Quelles pourraient être les « raisons d’intérêt général », telles qu’admises par la jurisprudence constitutionnelle, justifiant que les victimes de crimes de guerre, de crimes contre l’humanité ou de génocide n’aient pas le même accès au juge pénal que les victimes d’actes de torture?


Verrou 4 : Inversion du principe de complémentarité

Le renversement du principe de complémentarité retire aux juridictions nationales l’obligation que le Statut de Rome leur a confiée de juger elles-mêmes, en priorité, les crimes internationaux.

Le texte adopté par le Sénat prévoit que les juridictions françaises ne pourront pas être saisies sans qu’ait été préalablement demandé à la Cour pénale internationale de décliner expressément sa compétence, donnant ainsi priorité à cette Cour pour exercer des poursuites contre les responsables de crimes contre l'humanité, génocide et crimes de guerre.

Or dans le système de justice pénale internationale issu du Statut de Rome, le juge de droit commun des crimes internationaux doit être le juge national .

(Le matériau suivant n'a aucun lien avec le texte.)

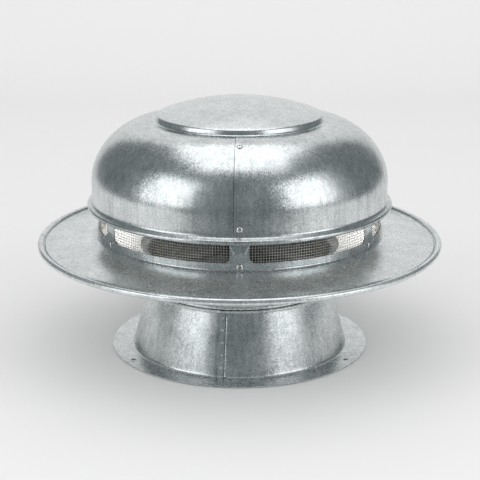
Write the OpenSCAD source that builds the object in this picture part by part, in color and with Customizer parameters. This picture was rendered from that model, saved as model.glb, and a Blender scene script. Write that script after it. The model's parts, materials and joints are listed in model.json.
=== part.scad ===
// Roof head of a solar attic fan: a galvanised neck with a flange, a wide brim, a slotted
// vent ring with wire cloth, a dome, and a small DC fan hung in the throat.
// Millimetres, +Z up. The origin is the centre of the flange's underside.

/* [Sheet metal] */
// Thickness of the galvanised sheet
sheet = 1.2; // [0.8:0.1:1.6]
// Inner radius of the rolls round the edge wires
roll_r = 3.8; // [3.6:0.1:4.2]

/* [Neck and flange] */
// Outer radius of the flange
flange_r = 212.5; // [208:0.5:220]
// Radius of the flange's bolt circle
bolt_circle_r = 198; // [194:1:201]
// Radius of one flange bolt hole
bolt_hole_r = 4; // [3:0.5:5]
// Mid-sheet radius of the neck at its foot
neck_foot_r = 177; // [174:1:180]
// Mid-sheet radius of the neck at its top
neck_top_r = 150.4; // [150.2:0.1:151]
// Height of the neck's top
neck_top_z = 101.2; // [96:0.2:101.6]
// Fillet radius where the neck turns out into the flange
foot_fillet = 5; // [3:0.5:8]

/* [Throat] */
// Mid-sheet radius of the throat tube
throat_r = 148.8; // [148.4:0.1:149]
// Height of the throat tube's lower end
throat_low_z = 84; // [80:1:90]
// Radius of the bell mouth at the top of the throat tube
bell_r = 12; // [8:1:14]
// Height where the bell mouth starts
bell_z = 156; // [154:1:158]

/* [Brim] */
// Radius to the middle of the brim's rolled edge
brim_roll_r = 325; // [315:1:335]
// Height of the middle of the brim's rolled edge
brim_roll_z = 178.7; // [176:0.1:180]
// Height of the brim where it meets the vent ring
brim_top_z = 193; // [191:0.5:194]

/* [Vent ring] */
// Outer radius of the vent ring
ring_r = 232.1; // [231.8:0.1:232.6]
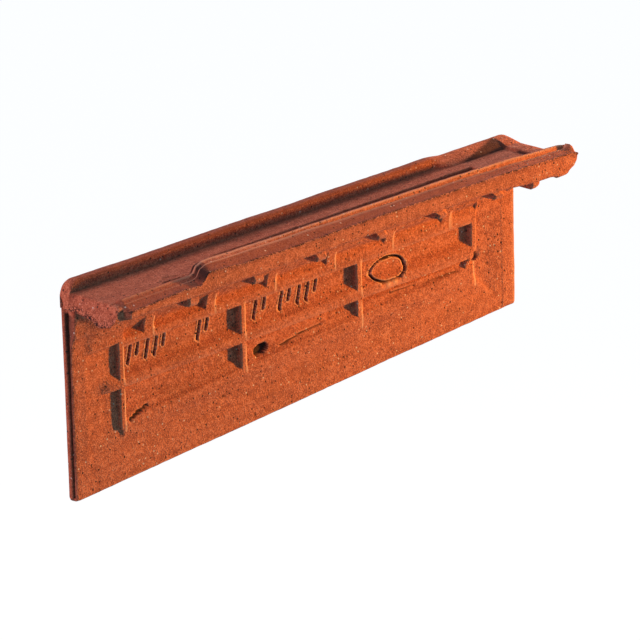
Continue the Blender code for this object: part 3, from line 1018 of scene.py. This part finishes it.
def clay_material(look):
    material = bpy.data.materials.new("fired_clay")
    material.use_nodes = True
    tree = material.node_tree
    shader = tree.nodes["Principled BSDF"]
    shader.inputs["Specular IOR Level"].default_value = 0.22
    where = add(tree, "ShaderNodeTexCoord").outputs["Object"]
    grain = add(tree, "ShaderNodeGroup", node_tree=clay_grain_group())
    tree.links.new(where, grain.inputs["Vector"])
    tone = add(tree, "ShaderNodeGroup", node_tree=clay_tone_group())
    colours = {"Clay": look.clay_colour, "Dark Clay": look.dark_colour, "Pale Clay": look.pale_colour}
    for label, colour in colours.items():
        tone.inputs[label].default_value = (*colour, 1.0)
    for label in ("Grain", "Pits", "Flecks", "Mottle", "Drag"):
        tree.links.new(grain.outputs[label], tone.inputs[label])
    for label, name in LAYERS:
        layer = add(tree, "ShaderNodeAttribute", attribute_name=name)
        tree.links.new(layer.outputs["Fac"], tone.inputs[label])
    tree.links.new(tone.outputs["Color"], shader.inputs["Base Color"])
    tree.links.new(fade(tree, grain.outputs["Mottle"], 0.3, 0.7, 0.74, 0.92), shader.inputs["Roughness"])
    sunk = maths(tree, "MULTIPLY", grain.outputs["Pits"], 0.9)
    height = maths(tree, "SUBTRACT", grain.outputs["Grain"], sunk)
    height = maths(tree, "ADD", height, maths(tree, "MULTIPLY", grain.outputs["Drag"], 0.55))
    bump = add(tree, "ShaderNodeBump", {"Height": height, "Strength": look.grain_relief, "Distance": 0.0014})
    tree.links.new(bump.outputs["Normal"], shader.inputs["Normal"])
    return material


class VergeTileLook(bpy.types.PropertyGroup):
    """The tile's finish."""

    clay_colour: bpy.props.FloatVectorProperty(
        name="Clay", description="Colour of the fired clay", subtype="COLOR", size=3,
        default=(0.57, 0.128, 0.054), min=0.0, max=1.0,
    )
    # Dark clay is also what the painted shade in hollows and on the lip's front and rim wall mixes towards
    dark_colour: bpy.props.FloatVectorProperty(
        name="Dark clay", description="Colour in hollows and of the darker grains", subtype="COLOR", size=3,
        default=(0.30, 0.060, 0.030), min=0.0, max=1.0,
    )
    # Pale clay is mixed onto every convex arris and onto the paler grains
    pale_colour: bpy.props.FloatVectorProperty(
        name="Pale clay", description="Colour of worn edges and of the paler grains", subtype="COLOR", size=3,
        default=(0.78, 0.235, 0.125), min=0.0, max=1.0,
    )
    grain_relief: bpy.props.FloatProperty(
        name="Grain", description="Depth of the sandy grain", default=0.75, min=0.0, max=1.0
    )
    unevenness: bpy.props.FloatProperty(
        name="Unevenness", description="How far pressed surfaces wander from true",
        default=1.0, min=0.0, max=3.0,
    )


class VergeTileStage(bpy.types.PropertyGroup):
    """Where the tile is seen from, and its light."""

    azimuth: bpy.props.FloatProperty(
        name="Azimuth", description="Side the camera looks from", subtype="ANGLE", default=math.radians(45.3)
    )
    pitch: bpy.props.FloatProperty(
        name="Pitch", description="How far the camera looks down", subtype="ANGLE", default=math.radians(19.4)
    )
    roll: bpy.props.FloatProperty(
        name="Roll", description="How far the camera leans", subtype="ANGLE", default=math.radians(-1.4)
    )
    distance: bpy.props.FloatProperty(
        name="Distance", description="From the camera to the tile", unit="LENGTH", default=3.704
    )
    lens: bpy.props.FloatProperty(name="Lens", description="Focal length in millimetres", default=292.5)
    key_power: bpy.props.FloatProperty(name="Key light", description="Power of the key light", default=88.0)
    fill_power: bpy.props.FloatProperty(
        name="Fill light", description="Power of the soft light at the tail", default=21.0
    )
    back_power: bpy.props.FloatProperty(
        name="Back light", description="Power of the soft light behind the head", default=21.0
    )
    sky: bpy.props.FloatProperty(name="Sky", description="Strength of the soft light all round", default=0.15)


class VERGE_OT_tile(bpy.types.Operator):
    """Build the clay tile in place of the plain one"""

    bl_idname = "verge.tile"
    bl_label = "Tile"

    def execute(self, context):
        look = context.scene.verge_look
        tile = build_skin("fired_tile", look.unevenness)
        tile.data.materials.append(clay_material(look))
        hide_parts("verge_tile")
        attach(tile, "root")
        return {"FINISHED"}


def camera_turn(stage):
    """The way the camera looks, and its rotation: azimuth, then pitch, then roll about its own axis."""
    forward = Vector(
        (
            math.sin(stage.azimuth) * math.cos(stage.pitch),
            math.cos(stage.azimuth) * math.cos(stage.pitch),
            -math.sin(stage.pitch),
        )
    )
    turn = forward.to_track_quat("-Z", "Y").to_matrix().to_4x4()
    return forward, turn @ Matrix.Rotation(stage.roll, 4, "Z")


def add_area(name, away, aim, size, power, colour):
    data = bpy.data.lights.new(name, "AREA")
    data.shape = "DISK"
    data.size = size
    data.energy = power
    data.color = colour
    lamp = bpy.data.objects.new(name, data)
    lamp.matrix_world = Matrix.Translation(aim + away) @ (-away).to_track_quat("-Z", "Y").to_matrix().to_4x4()
    bpy.context.scene.collection.objects.link(lamp)


def direction(side, rise):
    """Unit vector towards a light: degrees to the right of the inner face, and degrees up."""
    side, rise = math.radians(side), math.radians(rise)
    return Vector((math.sin(side) * math.cos(rise), -math.cos(side) * math.cos(rise), math.sin(rise)))


def soft_world(strength):
    """A faint cool light all round, seen by the camera as plain paper."""
    world = bpy.data.worlds.new("soft_light")
    world.use_nodes = True
    tree = world.node_tree
    faint = tree.nodes["Background"]
    faint.inputs["Color"].default_value = (0.90, 2.20, 3.15, 1.0)
    faint.inputs["Strength"].default_value = strength
    paper = add(tree, "ShaderNodeBackground", {"Color": PAPER, "Strength": 1.0})
    seen = add(tree, "ShaderNodeLightPath").outputs["Is Camera Ray"]
    both = add(tree, "ShaderNodeMixShader", {0: seen, 1: faint.outputs[0], 2: paper.outputs[0]})
    tree.links.new(both.outputs[0], tree.nodes["World Output"].inputs["Surface"])
    return world


class VERGE_OT_stage(bpy.types.Operator):
    """Set out the floor, the lights and the camera"""

    bl_idname = "verge.stage"
    bl_label = "Stage"

    def execute(self, context):
        scene, stage = context.scene, context.scene.verge_stage
        aim = place(249.4, 0.0, -88.0)
        forward, turn = camera_turn(stage)
        data = bpy.data.cameras.new("camera")
        data.lens = stage.lens
        data.sensor_width = 36.0
        data.clip_end = 50.0
        camera = bpy.data.objects.new("camera", data)
        camera.matrix_world = Matrix.Translation(aim - forward * stage.distance) @ turn
        scene.collection.objects.link(camera)
        scene.camera = camera

        bm = bmesh.new()
        bmesh.ops.create_grid(bm, x_segments=1, y_segments=1, size=12.0)
        bmesh.ops.translate(bm, verts=bm.verts, vec=(0.0, 0.0, LOW.z - 0.9))
        data = bpy.data.meshes.new("floor")
        bm.to_mesh(data)
        bm.free()
        floor = bpy.data.objects.new("floor", data)
        scene.collection.objects.link(floor)
        paper = bpy.data.materials.new("pale_floor")
        paper.use_nodes = True
        finish = paper.node_tree.nodes["Principled BSDF"].inputs
        finish["Base Color"].default_value = (0.10, 0.10, 0.10, 1.0)
        finish["Roughness"].default_value = 1.0
        finish["Specular IOR Level"].default_value = 0.0
        finish["Emission Color"].default_value = PAPER
        finish["Emission Strength"].default_value = 0.985
        data.materials.append(paper)
        floor.visible_diffuse = floor.visible_glossy = False

        add_area("key", direction(57.5, 4.0) * 2.25, aim, 0.22, stage.key_power, (1.0, 0.50, 0.03))
        add_area("fill", direction(-100.0, 25.0) * 2.0, aim, 0.7, stage.fill_power, (1.0, 0.57, 0.57))
        add_area("back", direction(120.0, 25.0) * 2.0, aim, 0.7, stage.back_power, (1.0, 0.50, 0.33))
        scene.world = soft_world(stage.sky)
        scene.view_settings.view_transform = "Standard"
        return {"FINISHED"}


class VERGE_PT_panel(bpy.types.Panel):
    """The steps, in the sidebar"""

    bl_label = "Verge Tile"
    bl_space_type = "VIEW_3D"
    bl_region_type = "UI"
    bl_category = "Verge Tile"

    def draw(self, context):
        layout = self.layout
        layout.prop(context.scene.verge_look, "clay_colour")
        layout.prop(context.scene.verge_look, "unevenness")
        for step in STEPS:
            layout.operator(step.bl_idname)


STEPS = (VERGE_OT_tile, VERGE_OT_stage)
CLASSES = (VergeTileLook, VergeTileStage, *STEPS, VERGE_PT_panel)


def register():
    for made in CLASSES:
        bpy.utils.register_class(made)
    bpy.types.Scene.verge_look = bpy.props.PointerProperty(type=VergeTileLook)
    bpy.types.Scene.verge_stage = bpy.props.PointerProperty(type=VergeTileStage)


def unregister():
    del bpy.types.Scene.verge_stage
    del bpy.types.Scene.verge_look
    for made in reversed(CLASSES):
        bpy.utils.unregister_class(made)


def main():
    register()
    bpy.ops.verge.tile()
    bpy.ops.verge.stage()


if __name__ == "__main__":
    main()
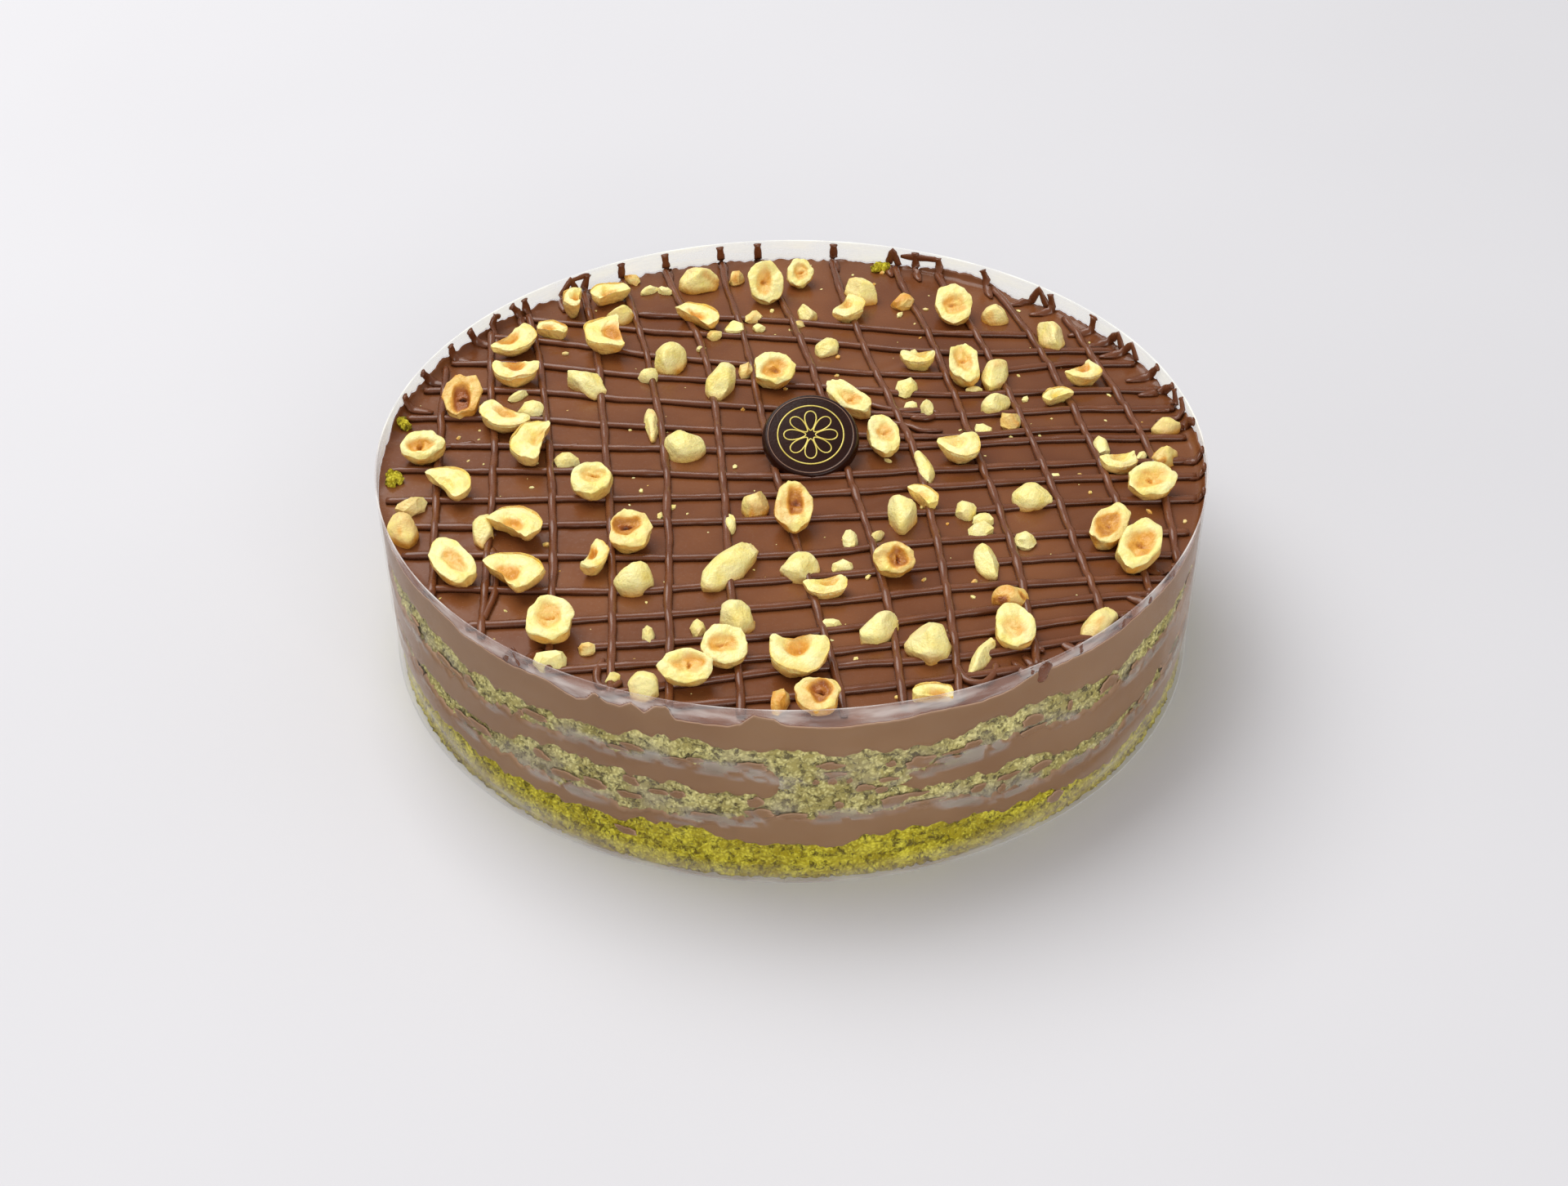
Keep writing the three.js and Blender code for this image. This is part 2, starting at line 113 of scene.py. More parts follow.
# Crosswise lines: ends in x, then y at x = -90, -45, 0, 45, 90
CROSSWISE_SPAN = 90
CROSSWISE_LINES = (
    (-50, 78, (84, 81.5, 77, 69.5, 68)), (-80, 97, (80, 71.5, 66, 58, 58)),
    (-92, 107, (68, 57, 48.5, 44, 50)), (-100, 108, (52.5, 44.5, 38.5, 33, 34.5)),
    (-110, 114, (36.5, 30.5, 25, 21, 24)), (-115, 116, (21, 16, 12, 9.5, 13.5)),
    (-103, 117, (6, 4, 3, 5, 8)), (-117, 117, (-7, -8.5, -11, -7.5, -4.5)),
    (-117, 117, (-22, -21.5, -20, -16, -12.5)), (-112, 116, (-35, -33.8, -32, -28.8, -24)),
    (-110, 108, (-48.5, -50, -49, -42.5, -39.5)), (-99, 106, (-63.5, -65, -60, -54, -50)),
    (-80, 99, (-80, -76.5, -71.5, -64.5, -61)), (-56, 92, (-92, -88, -84, -75.5, -68)),
    (-56, 79, (-102, -96.5, -93, -85, -76)), (-32, 76, (-112, -107, -98.5, -93.5, -84)),
    (-21, 60, (-118, -114, -109, -101.5, -92)),
)
# How far from the axis a line on the cream goes
LINE_REACH = 118.4
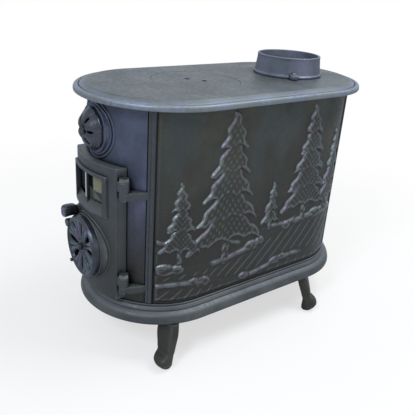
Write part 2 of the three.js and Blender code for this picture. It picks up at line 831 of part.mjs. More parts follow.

Cette disposition est contraire aux articles 17 et 18 du Statut qui donnent aux juridictions des Etats parties la priorité et la responsabilité de poursuivre les auteurs des crimes internationaux, la Cour pénale internationale n’ayant compétence qu’en cas de défaillance des tribunaux nationaux .

Pour qu'une affaire soit jugée recevable devant la CPI, il faut que la Cour détermine que l'Etat manque de volonté ou est dans l'incapacité de mener véritablement à bien l'enquête ou les poursuites. Ce n'est donc que dans cette hypothèse et suite à la saisine de la Cour pénale internationale par un Etat partie, par le Conseil de sécurité ou par le Procureur lui-même (propio motu) que la Cour est compétente.

Solliciter de la Cour pénale internationale qu’elle « décline expressément sa compétence » pour poursuivre la personne suspectée de crimes internationaux se trouvant sur le territoire français va donc à l’encontre du Statut de Rome.



Amendement n°15 : La CFCPI recommande de remplacer les dispositions du projet d’article 689-11 du Code de procédure pénale, comme suit :

« Pour l’application du Statut de la Cour pénale internationale, signé à Rome le 17 juillet 1998, peut être poursuivie et jugée dans les conditions prévues à l’article 689-1 toute personne coupable de l’une des infractions suivantes :
1° Crimes contre l’humanité et crimes de génocide définis aux articles 211-1, 211-2, 212-1 à 212-4 du Code pénal ;
2° Crimes de guerre définis aux articles 461-1 à 461-31 du même Code ;
3° Infractions graves aux Conventions de Genève du 12 août 1949 et au Protocole additionnel I du 8 juin 1977».